* [The problem]: Take the data below and repeat it exactly.

++++++++

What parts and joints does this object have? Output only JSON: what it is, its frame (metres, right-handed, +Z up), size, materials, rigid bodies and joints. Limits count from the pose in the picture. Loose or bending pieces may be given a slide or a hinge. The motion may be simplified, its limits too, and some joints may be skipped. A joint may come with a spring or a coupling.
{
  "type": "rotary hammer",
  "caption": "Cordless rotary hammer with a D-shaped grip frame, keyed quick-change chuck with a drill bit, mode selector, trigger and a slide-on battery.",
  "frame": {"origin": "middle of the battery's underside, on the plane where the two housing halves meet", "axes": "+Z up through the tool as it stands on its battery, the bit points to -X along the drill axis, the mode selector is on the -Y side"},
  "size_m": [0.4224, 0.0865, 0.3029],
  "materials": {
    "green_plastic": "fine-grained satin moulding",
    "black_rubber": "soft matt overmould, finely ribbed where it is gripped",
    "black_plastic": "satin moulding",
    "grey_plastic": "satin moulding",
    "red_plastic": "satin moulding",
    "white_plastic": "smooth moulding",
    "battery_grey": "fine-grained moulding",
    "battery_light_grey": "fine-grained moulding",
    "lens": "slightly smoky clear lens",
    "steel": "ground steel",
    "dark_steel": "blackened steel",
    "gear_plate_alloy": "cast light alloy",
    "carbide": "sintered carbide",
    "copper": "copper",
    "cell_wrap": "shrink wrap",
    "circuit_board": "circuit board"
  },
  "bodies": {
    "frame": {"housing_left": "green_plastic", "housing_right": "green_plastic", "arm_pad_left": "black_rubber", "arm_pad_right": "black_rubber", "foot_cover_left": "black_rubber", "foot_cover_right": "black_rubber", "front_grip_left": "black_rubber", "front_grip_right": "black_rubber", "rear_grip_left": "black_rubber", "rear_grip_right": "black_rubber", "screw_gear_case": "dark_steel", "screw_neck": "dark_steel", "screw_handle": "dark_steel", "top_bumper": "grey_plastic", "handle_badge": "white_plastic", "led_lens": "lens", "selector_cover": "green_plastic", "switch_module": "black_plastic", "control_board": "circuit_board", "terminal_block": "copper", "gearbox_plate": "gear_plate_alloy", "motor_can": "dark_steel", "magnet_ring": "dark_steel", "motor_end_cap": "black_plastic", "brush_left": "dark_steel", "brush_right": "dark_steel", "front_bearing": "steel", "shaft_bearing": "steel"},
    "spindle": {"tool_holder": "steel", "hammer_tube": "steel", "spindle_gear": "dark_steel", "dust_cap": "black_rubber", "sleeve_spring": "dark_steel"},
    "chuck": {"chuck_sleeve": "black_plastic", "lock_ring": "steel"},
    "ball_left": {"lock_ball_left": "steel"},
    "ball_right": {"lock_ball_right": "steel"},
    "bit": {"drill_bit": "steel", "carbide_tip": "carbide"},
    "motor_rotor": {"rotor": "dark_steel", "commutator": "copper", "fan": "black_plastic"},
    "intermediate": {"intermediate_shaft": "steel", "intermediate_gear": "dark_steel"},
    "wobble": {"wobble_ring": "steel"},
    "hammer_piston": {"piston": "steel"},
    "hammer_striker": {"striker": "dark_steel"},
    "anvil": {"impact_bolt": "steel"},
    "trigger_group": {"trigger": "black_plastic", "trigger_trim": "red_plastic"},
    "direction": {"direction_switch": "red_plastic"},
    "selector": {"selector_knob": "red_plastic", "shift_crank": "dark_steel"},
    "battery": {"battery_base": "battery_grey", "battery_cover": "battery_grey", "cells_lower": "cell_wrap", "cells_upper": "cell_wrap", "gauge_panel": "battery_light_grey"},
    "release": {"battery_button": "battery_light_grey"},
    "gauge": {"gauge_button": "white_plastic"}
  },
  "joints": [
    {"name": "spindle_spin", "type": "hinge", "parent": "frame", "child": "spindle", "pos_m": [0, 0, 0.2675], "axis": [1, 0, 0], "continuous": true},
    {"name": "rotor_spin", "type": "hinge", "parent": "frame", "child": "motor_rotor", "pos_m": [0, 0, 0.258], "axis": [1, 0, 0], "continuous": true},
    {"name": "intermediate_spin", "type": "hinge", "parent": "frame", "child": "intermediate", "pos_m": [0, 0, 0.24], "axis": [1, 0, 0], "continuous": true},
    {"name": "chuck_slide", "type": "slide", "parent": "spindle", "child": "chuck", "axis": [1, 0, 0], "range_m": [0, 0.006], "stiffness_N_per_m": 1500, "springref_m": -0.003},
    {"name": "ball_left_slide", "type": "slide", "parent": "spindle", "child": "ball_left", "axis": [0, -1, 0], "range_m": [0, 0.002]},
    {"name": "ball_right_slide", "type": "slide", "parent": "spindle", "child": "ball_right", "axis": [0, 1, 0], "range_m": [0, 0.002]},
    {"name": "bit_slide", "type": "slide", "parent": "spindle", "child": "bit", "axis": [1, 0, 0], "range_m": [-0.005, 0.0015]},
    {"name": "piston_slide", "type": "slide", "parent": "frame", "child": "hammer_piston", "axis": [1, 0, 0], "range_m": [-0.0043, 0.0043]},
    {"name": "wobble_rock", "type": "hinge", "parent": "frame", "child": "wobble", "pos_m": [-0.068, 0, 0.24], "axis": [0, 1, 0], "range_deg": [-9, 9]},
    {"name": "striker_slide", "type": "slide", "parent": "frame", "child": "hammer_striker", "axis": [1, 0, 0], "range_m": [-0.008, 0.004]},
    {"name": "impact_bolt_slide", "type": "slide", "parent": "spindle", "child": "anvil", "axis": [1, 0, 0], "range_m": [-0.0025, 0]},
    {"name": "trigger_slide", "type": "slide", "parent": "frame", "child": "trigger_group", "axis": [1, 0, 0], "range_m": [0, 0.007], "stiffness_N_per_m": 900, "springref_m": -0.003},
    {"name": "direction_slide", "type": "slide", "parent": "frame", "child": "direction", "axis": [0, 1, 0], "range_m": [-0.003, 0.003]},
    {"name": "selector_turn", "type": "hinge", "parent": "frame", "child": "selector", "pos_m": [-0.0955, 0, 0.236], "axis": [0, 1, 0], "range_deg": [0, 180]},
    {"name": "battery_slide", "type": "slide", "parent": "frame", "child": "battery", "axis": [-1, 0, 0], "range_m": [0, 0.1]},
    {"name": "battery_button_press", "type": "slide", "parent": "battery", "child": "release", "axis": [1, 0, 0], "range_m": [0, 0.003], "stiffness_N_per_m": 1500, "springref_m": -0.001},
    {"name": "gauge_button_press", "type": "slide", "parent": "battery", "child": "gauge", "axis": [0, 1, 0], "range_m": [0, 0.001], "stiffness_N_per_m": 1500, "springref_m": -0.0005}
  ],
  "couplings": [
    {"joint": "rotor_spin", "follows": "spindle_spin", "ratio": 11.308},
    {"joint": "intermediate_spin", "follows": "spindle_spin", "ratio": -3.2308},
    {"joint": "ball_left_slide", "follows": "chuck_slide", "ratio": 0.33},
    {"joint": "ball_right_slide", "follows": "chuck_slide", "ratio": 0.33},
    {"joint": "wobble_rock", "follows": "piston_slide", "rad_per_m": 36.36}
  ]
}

++++++++

* [Result for this task]:
What parts and joints does this object have? Output only JSON: what it is, its frame (metres, right-handed, +Z up), size, materials, rigid bodies and joints. Limits count from the pose in the picture. Loose or bending pieces may be given a slide or a hinge. The motion may be simplified, its limits too, and some joints may be skipped. A joint may come with a spring or a coupling.
{
  "type": "rotary hammer",
  "caption": "Cordless rotary hammer with a D-shaped grip frame, keyed quick-change chuck with a drill bit, mode selector, trigger and a slide-on battery.",
  "frame": {"origin": "middle of the battery's underside, on the plane where the two housing halves meet", "axes": "+Z up through the tool as it stands on its battery, the bit points to -X along the drill axis, the mode selector is on the -Y side"},
  "size_m": [0.4224, 0.0865, 0.3029],
  "materials": {
    "green_plastic": "fine-grained satin moulding",
    "black_rubber": "soft matt overmould, finely ribbed where it is gripped",
    "black_plastic": "satin moulding",
    "grey_plastic": "satin moulding",
    "red_plastic": "satin moulding",
    "white_plastic": "smooth moulding",
    "battery_grey": "fine-grained moulding",
    "battery_light_grey": "fine-grained moulding",
    "lens": "slightly smoky clear lens",
    "steel": "ground steel",
    "dark_steel": "blackened steel",
    "gear_plate_alloy": "cast light alloy",
    "carbide": "sintered carbide",
    "copper": "copper",
    "cell_wrap": "shrink wrap",
    "circuit_board": "circuit board"
  },
  "bodies": {
    "frame": {"housing_left": "green_plastic", "housing_right": "green_plastic", "arm_pad_left": "black_rubber", "arm_pad_right": "black_rubber", "foot_cover_left": "black_rubber", "foot_cover_right": "black_rubber", "front_grip_left": "black_rubber", "front_grip_right": "black_rubber", "rear_grip_left": "black_rubber", "rear_grip_right": "black_rubber", "screw_gear_case": "dark_steel", "screw_neck": "dark_steel", "screw_handle": "dark_steel", "top_bumper": "grey_plastic", "handle_badge": "white_plastic", "led_lens": "lens", "selector_cover": "green_plastic", "switch_module": "black_plastic", "control_board": "circuit_board", "terminal_block": "copper", "gearbox_plate": "gear_plate_alloy", "motor_can": "dark_steel", "magnet_ring": "dark_steel", "motor_end_cap": "black_plastic", "brush_left": "dark_steel", "brush_right": "dark_steel", "front_bearing": "steel", "shaft_bearing": "steel"},
    "spindle": {"tool_holder": "steel", "hammer_tube": "steel", "spindle_gear": "dark_steel", "dust_cap": "black_rubber", "sleeve_spring": "dark_steel"},
    "chuck": {"chuck_sleeve": "black_plastic", "lock_ring": "steel"},
    "ball_left": {"lock_ball_left": "steel"},
    "ball_right": {"lock_ball_right": "steel"},
    "bit": {"drill_bit": "steel", "carbide_tip": "carbide"},
    "motor_rotor": {"rotor": "dark_steel", "commutator": "copper", "fan": "black_plastic"},
    "intermediate": {"intermediate_shaft": "steel", "intermediate_gear": "dark_steel"},
    "wobble": {"wobble_ring": "steel"},
    "hammer_piston": {"piston": "steel"},
    "hammer_striker": {"striker": "dark_steel"},
    "anvil": {"impact_bolt": "steel"},
    "trigger_group": {"trigger": "black_plastic", "trigger_trim": "red_plastic"},
    "direction": {"direction_switch": "red_plastic"},
    "selector": {"selector_knob": "red_plastic", "shift_crank": "dark_steel"},
    "battery": {"battery_base": "battery_grey", "battery_cover": "battery_grey", "cells_lower": "cell_wrap", "cells_upper": "cell_wrap", "gauge_panel": "battery_light_grey"},
    "release": {"battery_button": "battery_light_grey"},
    "gauge": {"gauge_button": "white_plastic"}
  },
  "joints": [
    {"name": "spindle_spin", "type": "hinge", "parent": "frame", "child": "spindle", "pos_m": [0, 0, 0.2675], "axis": [1, 0, 0], "continuous": true},
    {"name": "rotor_spin", "type": "hinge", "parent": "frame", "child": "motor_rotor", "pos_m": [0, 0, 0.258], "axis": [1, 0, 0], "continuous": true},
    {"name": "intermediate_spin", "type": "hinge", "parent": "frame", "child": "intermediate", "pos_m": [0, 0, 0.24], "axis": [1, 0, 0], "continuous": true},
    {"name": "chuck_slide", "type": "slide", "parent": "spindle", "child": "chuck", "axis": [1, 0, 0], "range_m": [0, 0.006], "stiffness_N_per_m": 1500, "springref_m": -0.003},
    {"name": "ball_left_slide", "type": "slide", "parent": "spindle", "child": "ball_left", "axis": [0, -1, 0], "range_m": [0, 0.002]},
    {"name": "ball_right_slide", "type": "slide", "parent": "spindle", "child": "ball_right", "axis": [0, 1, 0], "range_m": [0, 0.002]},
    {"name": "bit_slide", "type": "slide", "parent": "spindle", "child": "bit", "axis": [1, 0, 0], "range_m": [-0.005, 0.0015]},
    {"name": "piston_slide", "type": "slide", "parent": "frame", "child": "hammer_piston", "axis": [1, 0, 0], "range_m": [-0.0043, 0.0043]},
    {"name": "wobble_rock", "type": "hinge", "parent": "frame", "child": "wobble", "pos_m": [-0.068, 0, 0.24], "axis": [0, 1, 0], "range_deg": [-9, 9]},
    {"name": "striker_slide", "type": "slide", "parent": "frame", "child": "hammer_striker", "axis": [1, 0, 0], "range_m": [-0.008, 0.004]},
    {"name": "impact_bolt_slide", "type": "slide", "parent": "spindle", "child": "anvil", "axis": [1, 0, 0], "range_m": [-0.0025, 0]},
    {"name": "trigger_slide", "type": "slide", "parent": "frame", "child": "trigger_group", "axis": [1, 0, 0], "range_m": [0, 0.007], "stiffness_N_per_m": 900, "springref_m": -0.003},
    {"name": "direction_slide", "type": "slide", "parent": "frame", "child": "direction", "axis": [0, 1, 0], "range_m": [-0.003, 0.003]},
    {"name": "selector_turn", "type": "hinge", "parent": "frame", "child": "selector", "pos_m": [-0.0955, 0, 0.236], "axis": [0, 1, 0], "range_deg": [0, 180]},
    {"name": "battery_slide", "type": "slide", "parent": "frame", "child": "battery", "axis": [-1, 0, 0], "range_m": [0, 0.1]},
    {"name": "battery_button_press", "type": "slide", "parent": "battery", "child": "release", "axis": [1, 0, 0], "range_m": [0, 0.003], "stiffness_N_per_m": 1500, "springref_m": -0.001},
    {"name": "gauge_button_press", "type": "slide", "parent": "battery", "child": "gauge", "axis": [0, 1, 0], "range_m": [0, 0.001], "stiffness_N_per_m": 1500, "springref_m": -0.0005}
  ],
  "couplings": [
    {"joint": "rotor_spin", "follows": "spindle_spin", "ratio": 11.308},
    {"joint": "intermediate_spin", "follows": "spindle_spin", "ratio": -3.2308},
    {"joint": "ball_left_slide", "follows": "chuck_slide", "ratio": 0.33},
    {"joint": "ball_right_slide", "follows": "chuck_slide", "ratio": 0.33},
    {"joint": "wobble_rock", "follows": "piston_slide", "rad_per_m": 36.36}
  ]
}